You should also take the initiative to take on unassigned tasks and be an active participant during meetings. Every employer appreciates a worker who contributes and can bring fresh ideas to the table, and this can make you a valuable asset!
#6. “What should I not do at work?”
Since we’ve covered what you should do at work, it’s only right to know what you should absolutely avoid doing. They may seem like they should go unsaid, but you’d be surprised at how often these rules are broken.
Don’t be late
Unlike the Japanese, we Malaysians are known for always being late (“Malaysian timing” is not an excuse). While it’s perfectly fine to be late to your mamak meetups, it’s is a big no-no to be late to work, meetings and events. Being punctual is a sign of discipline and respect.
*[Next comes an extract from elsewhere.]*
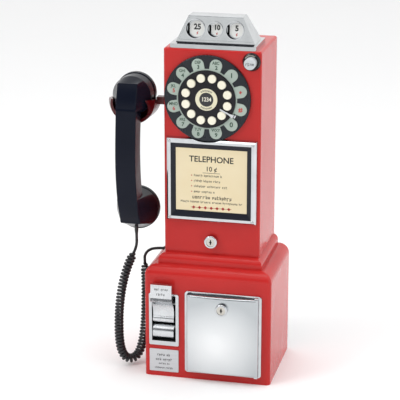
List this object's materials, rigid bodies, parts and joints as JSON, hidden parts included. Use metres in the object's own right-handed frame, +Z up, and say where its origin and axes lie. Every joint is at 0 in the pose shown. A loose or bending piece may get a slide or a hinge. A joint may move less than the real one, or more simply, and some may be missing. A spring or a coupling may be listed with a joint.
{
  "type": "wall payphone",
  "caption": "Wall coin telephone: stacked red casings, chrome coin hood, push-key dial, framed sign, vault door and a curly-cord handset on a side hook.",
  "frame": {"origin": "centre of the base's bottom face", "axes": "+X to the viewer's right, +Y from the front into the wall, +Z up"},
  "size_m": [0.2164, 0.142, 0.4615],
  "materials": {
    "red_casing": "high gloss red moulding",
    "black_steel": "satin black paint",
    "screw_steel": "bright zinc",
    "chrome": "mirror plating",
    "white_face": "printed white disc",
    "grey_plastic": "plain moulded",
    "galvanised_steel": "galvanised sheet",
    "dial_black": "gloss charcoal",
    "wheel_black": "gloss black",
    "tab_green": "pale grey-green printed tabs",
    "cream_plastic": "cream moulding",
    "card_black": "printed card",
    "key_cream": "cream key caps",
    "circuit_board": "green solder mask",
    "white_plastic": "white moulding",
    "sign_card": "printed cream card",
    "lock_brass": "nickel plated brass plug",
    "door_steel": "fine brushed, polished",
    "black_plastic": "moulded black",
    "pin_steel": "ground steel",
    "plate_aluminium": "satin printed plate",
    "hook_red": "dark red moulding",
    "handset_black": "polished black",
    "cord_black": "black sheathed cord"
  },
  "bodies": {
    "housing": {"lower_housing": "red_casing", "upper_housing": "red_casing", "back_plate": "black_steel", "back_screws": "screw_steel", "sign_screws": "screw_steel", "coin_hood": "chrome", "coin_bezels": "chrome", "vault_frame": "chrome", "return_bezel": "chrome", "finger_stop": "chrome", "upper_lock_body": "chrome", "sign_frame": "chrome", "coin_faces": "white_face", "coin_chute": "grey_plastic", "coin_box": "galvanised_steel", "dial_plate": "dial_black", "finger_wheel": "wheel_black", "number_tabs": "tab_green", "card_ring": "cream_plastic", "centre_card": "card_black", "keypad_board": "circuit_board", "main_board": "circuit_board", "release_collar": "wheel_black", "sign_tray": "dial_black", "sign_card": "sign_card", "return_chute": "black_plastic", "hinge_pins": "pin_steel", "instruction_plate": "plate_aluminium", "hook_switch": "black_plastic", "ringer": "grey_plastic", "cord_gland": "cord_black", "cord_lead_housing": "cord_black", "cord_coil": "cord_black", "cord_lead_handset": "cord_black", "line_jack": "grey_plastic"},
    "release_button": {"release_button": "white_plastic"},
    "upper_lock": {"upper_lock_plug": "lock_brass"},
    "vault_door": {"vault_door": "door_steel", "vault_lock_body": "chrome"},
    "vault_lock": {"vault_lock_plug": "lock_brass"},
    "return_lever": {"return_lever": "chrome"},
    "return_flap": {"return_flap": "chrome"},
    "hook": {"hook": "hook_red"},
    "handset": {"handset_grip": "handset_black", "ear_cap": "handset_black", "mouth_cap": "handset_black", "handset_capsules": "grey_plastic", "handset_gland": "cord_black"},
    "key_1": {"key_1": "key_cream"},
    "key_2": {"key_2": "key_cream"},
    "key_3": {"key_3": "key_cream"},
    "key_4": {"key_4": "key_cream"},
    "key_5": {"key_5": "key_cream"},
    "key_6": {"key_6": "key_cream"},
    "key_7": {"key_7": "key_cream"},
    "key_8": {"key_8": "key_cream"},
    "key_9": {"key_9": "key_cream"},
    "key_0": {"key_0": "key_cream"},
    "key_star": {"key_star": "key_cream"},
    "key_hash": {"key_hash": "key_cream"}
  },
  "joints": [
    {"name": "press_1", "type": "slide", "parent": "housing", "child": "key_1", "axis": [0, 1, 0], "range_m": [0, 0.0015], "stiffness_N_per_m": 250, "springref_m": -0.001},
    {"name": "press_2", "type": "slide", "parent": "housing", "child": "key_2", "axis": [0, 1, 0], "range_m": [0, 0.0015], "stiffness_N_per_m": 250, "springref_m": -0.001},
    {"name": "press_3", "type": "slide", "parent": "housing", "child": "key_3", "axis": [0, 1, 0], "range_m": [0, 0.0015], "stiffness_N_per_m": 250, "springref_m": -0.001},
    {"name": "press_4", "type": "slide", "parent": "housing", "child": "key_4", "axis": [0, 1, 0], "range_m": [0, 0.0015], "stiffness_N_per_m": 250, "springref_m": -0.001},
    {"name": "press_5", "type": "slide", "parent": "housing", "child": "key_5", "axis": [0, 1, 0], "range_m": [0, 0.0015], "stiffness_N_per_m": 250, "springref_m": -0.001},
    {"name": "press_6", "type": "slide", "parent": "housing", "child": "key_6", "axis": [0, 1, 0], "range_m": [0, 0.0015], "stiffness_N_per_m": 250, "springref_m": -0.001},
    {"name": "press_7", "type": "slide", "parent": "housing", "child": "key_7", "axis": [0, 1, 0], "range_m": [0, 0.0015], "stiffness_N_per_m": 250, "springref_m": -0.001},
    {"name": "press_8", "type": "slide", "parent": "housing", "child": "key_8", "axis": [0, 1, 0], "range_m": [0, 0.0015], "stiffness_N_per_m": 250, "springref_m": -0.001},
    {"name": "press_9", "type": "slide", "parent": "housing", "child": "key_9", "axis": [0, 1, 0], "range_m": [0, 0.0015], "stiffness_N_per_m": 250, "springref_m": -0.001},
    {"name": "press_0", "type": "slide", "parent": "housing", "child": "key_0", "axis": [0, 1, 0], "range_m": [0, 0.0015], "stiffness_N_per_m": 250, "springref_m": -0.001},
    {"name": "press_star", "type": "slide", "parent": "housing", "child": "key_star", "axis": [0, 1, 0], "range_m": [0, 0.0015], "stiffness_N_per_m": 250, "springref_m": -0.001},
    {"name": "press_hash", "type": "slide", "parent": "housing", "child": "key_hash", "axis": [0, 1, 0], "range_m": [0, 0.0015], "stiffness_N_per_m": 250, "springref_m": -0.001},
    {"name": "push_release", "type": "slide", "parent": "housing", "child": "release_button", "axis": [0, 1, 0], "range_m": [0, 0.005], "stiffness_N_per_m": 250, "springref_m": -0.002},
    {"name": "turn_upper_lock", "type": "hinge", "parent": "housing", "child": "upper_lock", "pos_m": [0, -0.0371, 0.179], "axis": [0, 1, 0], "range_deg": [0, 90]},
    {"name": "open_vault", "type": "hinge", "parent": "housing", "child": "vault_door", "pos_m": [0.0645, -0.0688, 0.0645], "axis": [0, 0, 1], "range_deg": [0, 105]},
    {"name": "turn_vault_lock", "type": "hinge", "parent": "vault_door", "child": "vault_lock", "pos_m": [0.0212, -0.0635, 0.1015], "axis": [0, 1, 0], "range_deg": [0, 90]},
    {"name": "pull_return", "type": "hinge", "parent": "housing", "child": "return_lever", "pos_m": [-0.0558, -0.058, 0.098], "axis": [1, 0, 0], "range_deg": [0, 20], "stiffness_Nm_per_rad": 0.12, "springref_deg": -20.05},
    {"name": "push_flap", "type": "hinge", "parent": "housing", "child": "return_flap", "pos_m": [-0.0558, -0.056, 0.066], "axis": [1, 0, 0], "range_deg": [0, 50], "stiffness_Nm_per_rad": 0.01, "springref_deg": -22.92},
    {"name": "lift_handset", "type": "slide", "parent": "housing", "child": "handset", "axis": [0, 0, 1], "range_m": [0, 0.085]},
    {"name": "swing_hook", "type": "hinge", "parent": "housing", "child": "hook", "pos_m": [-0.04, -0.0085, 0.3507], "axis": [0, 1, 0], "range_deg": [0, 7.1]}
  ],
  "couplings": [
    {"joint": "swing_hook", "follows": "lift_handset", "rad_per_m": 1.4373}
  ]
}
Don’t take things personally
Life at work can be overwhelming. Regardless if you’re a fresh-out-of-uni student or an experienced worker, everyone has their bad days. Whether it was a reprimand from your boss or a bad day of sales, always keep an open mind and never take things personally. Be professional and remember to always separate work and personal matters.
Don’t behave like a know-it-all
Nobody likes a show-off, especially if you’re new to the industry. It’s okay to show that you’re competent at work but never blow your trumpet so loudly that your colleagues think you’re a snob. Always remember to stay grounded and be humble. Be sure to empty your glass and be open to receive advice and constructive criticism.
#7. “How do employers determine my pay?”
Typically, as a fresh graduate, you can expect a starting salary of RM1,900 to RM2,900. However, it could be higher or lower depending on various factors.
For starters, states in the central region of Peninsular Malaysia (e.g. Selangor, Kuala Lumpur) seem to have higher salaries. Jobs in certain industries, such as mining and real estate, also command better pay. In addition, employers might also take into consideration your academic grades and work experience.
Avoid being exploited by dubious companies by doing your due diligence and seeking advice from reputable sources. Else, you might be overworked and underpaid!
That said, it’s important not to reject job offers merely due to the salary offered. Instead, focus on your long-term career growth and gain relevant experience first.
So there you have it — 7 questions fresh graduates typically ask about work. Remember that while starting your first job can be tough, you will eventually get the hang of things by staying positive and having a good support network. You’ve got this!